Evans quotes OpenAI product head Fidji Simo in 2026: “Jakub and Mark set the long-term research direction. After months of work, amazing results emerge, then the researchers reach out and say: ‘I have something cool. How will you use it in chat? How will you use it in our enterprise product?’”

This contrasts sharply with Steve Jobs’s famous line from 1997: “You must start with the customer experience and work backward to the technology. You can’t start with the technology and try to figure out where to sell it.”

Evans observes that when you’re a product lead at an AI lab, you don’t control your roadmap, and your ability to set product strategy is very limited. You open your email in the morning, see what the lab has developed, and your job is to turn it into a button. Strategy happens elsewhere—but where?

This problem highlights the fundamental challenge OpenAI faces: unlike Google in the 2000s or Apple in the 2010s, OpenAI’s smart and ambitious employees do not have a genuinely effective product others cannot replicate. Evans suggests one way to interpret OpenAI’s activity over the past 12 months is that Sam Altman deeply realizes this, and before the music stops, tries to convert the company’s valuation into more durable strategic positioning.

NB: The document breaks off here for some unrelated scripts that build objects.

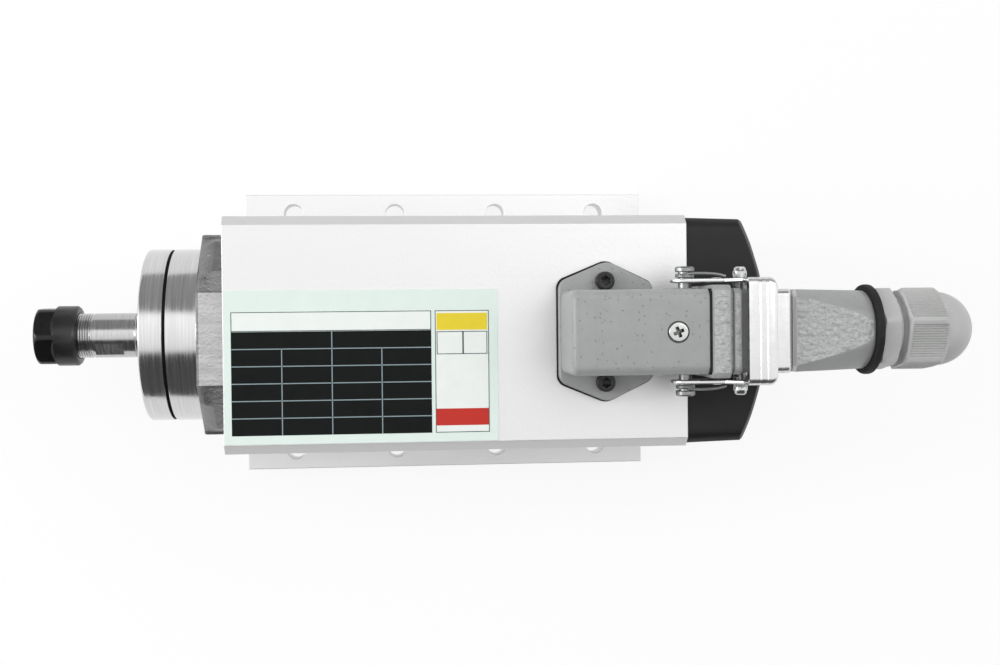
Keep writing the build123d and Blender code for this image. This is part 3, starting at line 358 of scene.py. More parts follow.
def finish(name):
    """The material of a finish, made once."""
    makers = {
        "body_aluminium": anodised_aluminium,
        "cast_aluminium": cast_aluminium,
        # A copy of the cast finish at half brightness: painted shade for the casting's sloping faces
        "shaded_casting": lambda: cast_aluminium("shaded_casting", 0.5),
        "turned_steel": turned_steel,
        "ground_steel": ground_steel,
        "black_steel": blackened_steel,
        "bearing_steel": bearing_steel,
        "lamination": lamination,
        "copper": enamelled_copper,
        "cage_aluminium": cast_aluminium,
        "fan_plastic": lambda: moulded_plastic("fan_plastic", linear("#232324"), 0.3, 0.01, 0.45),
        "cover_plastic": lambda: moulded_plastic("cover_plastic", colours().cover, 0.5, 0.03, 0.55),
        "zinc_screw": lambda: plated_steel("zinc_plated_steel", "#C6C8C6", 0.22),
        "plate_foil": lambda: printed_foil("plate_foil", colours().plate),
        "plate_ink": lambda: printed_foil("plate_ink", linear("#4A5A58")),
        "plate_black": lambda: printed_foil("plate_black", linear("#0B100F")),
        "plate_grey": lambda: printed_foil("plate_grey", linear("#93A3A8")),
        "plate_yellow": lambda: printed_foil("plate_yellow", linear("#E8D23A")),
        "plate_red": lambda: printed_foil("plate_red", linear("#C4372E")),
        "plate_white": lambda: printed_foil("plate_white", linear("#EEF3F0")),
        "black_rubber": nitrile_rubber,
        "grey_enamel": grey_enamel,
        "grained_lit_enamel": grained_lit_enamel,
        "latch_steel": lambda: plated_steel("nickel_plated_sheet", "#D8D8D8", 0.24),
        "dull_zinc": lambda: plated_steel("dull_zinc_plate", "#8E8F8F", 0.32),
        # A light, rough zinc finish: a painted highlight for the hood's front chamfer
        "highlight_zinc": lambda: plated_steel("highlight_zinc", "#E4E4E4", 0.55),
        "insert_plastic": lambda: moulded_plastic("insert_plastic", linear("#8F918D"), 0.3, 0.01, 0.45),
        "gland_plastic": lambda: moulded_plastic("gland_polyamide", colours().gland, 0.4, 0.02, 0.4),
        "lead_plastic": lambda: moulded_plastic("lead_insulation", linear("#3A3A3A"), 0.2, 0.01, 0.4),
    }
    if name not in finishes:
        finishes[name] = makers[name]()
    return finishes[name]


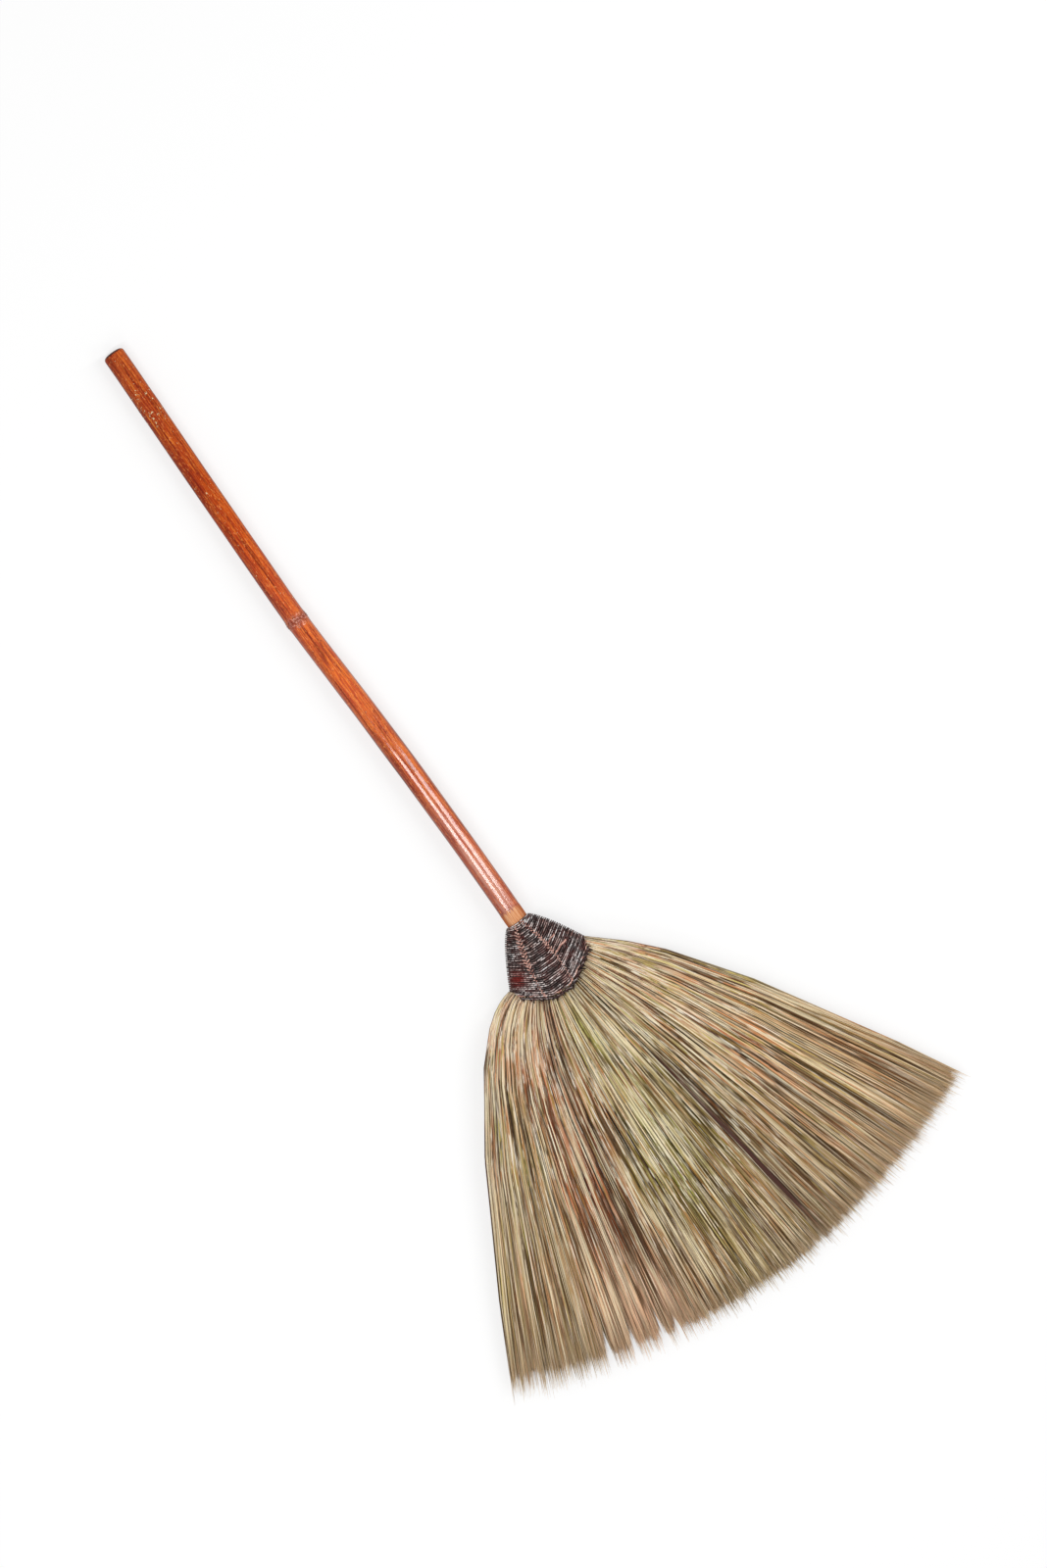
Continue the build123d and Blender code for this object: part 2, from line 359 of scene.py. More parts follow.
print("floor at", round(floor.location.z, 4))

# %% [markdown]
# ## Lamps
#
# Two broad lamps light the broom from the side of its grass. Two long ones hang above the cane, and give
# the twin bright streaks that run down its varnish. Each row has a place, a width, a length and watts.

# %% Lamps
lamps = (
    ("lamp_left", (-1.3, -1.7, 2.6), 1.0, 1.0, 8.0),
    ("lamp_right", (1.5, -1.6, 2.4), 1.0, 1.0, 8.0),
    ("streak_left", (-0.61, 0.03, 2.0), 1.0, 0.21, 13.0),
    ("streak_right", (1.80, 0.05, 2.0), 1.7, 0.24, 19.0),
)
for name, place, width, length, watts in lamps:
    lamp = bpy.data.objects.new(name, bpy.data.lights.new(name, "AREA"))
    bpy.context.scene.collection.objects.link(lamp)
    lamp.location = place
    lamp.rotation_euler = (Vector(place) - Vector((0, 0.02, 0))).to_track_quat("Z", "X").to_euler()
    lamp.data.shape = "RECTANGLE"
    lamp.data.size = width
    lamp.data.size_y = length
    lamp.data.energy = watts
    lamp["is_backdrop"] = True
print("lamps:", [name for name, *_ in lamps])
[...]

Most of last year, OpenAI’s answer seemed to be: “do everything, all at once, immediately.” Application platforms, browser, social video app, partnership with Jony Ive, medical research, advertising, etc. Evans thinks some of this looks like “all-out assault,” or simply the result of quickly hiring many aggressive people. Sometimes it feels like people copy the forms of past successful platforms, but don’t fully understand their purpose or dynamic mechanisms.

Evans repeatedly uses terms like platform, ecosystem, leverage, and network effect, but admits these are widely used in tech and quite vague. He quotes his college medieval history professor Roger Lovatt: power is the ability to make people do things they don’t want to—that is the real issue: does OpenAI have the ability to get consumers, developers, and enterprises to use its systems more regardless of what the system actually does? Microsoft, Apple, and Facebook once had this ability, and Amazon has it too.

Evans suggests a good way to interpret the Bill Gates quote is: what a platform fundamentally achieves is leveraging the creativity of the entire tech industry, so you don’t have to invent everything yourself, and can build much more at scale, but all done on your system, under your control. Foundational models are indeed multipliers; a lot of new things will be built on them. But do you have a reason for everyone to use your product even if competitors have built the same thing? Do you have a reason to keep your product superior regardless of how much money and effort rivals invest?

Evans concludes that without these advantages, all you have is daily execution. Out-executing everyone else is certainly an aspiration; some companies do manage it for extended periods, even convince themselves they’ve institutionalized it—but it is not a strategy.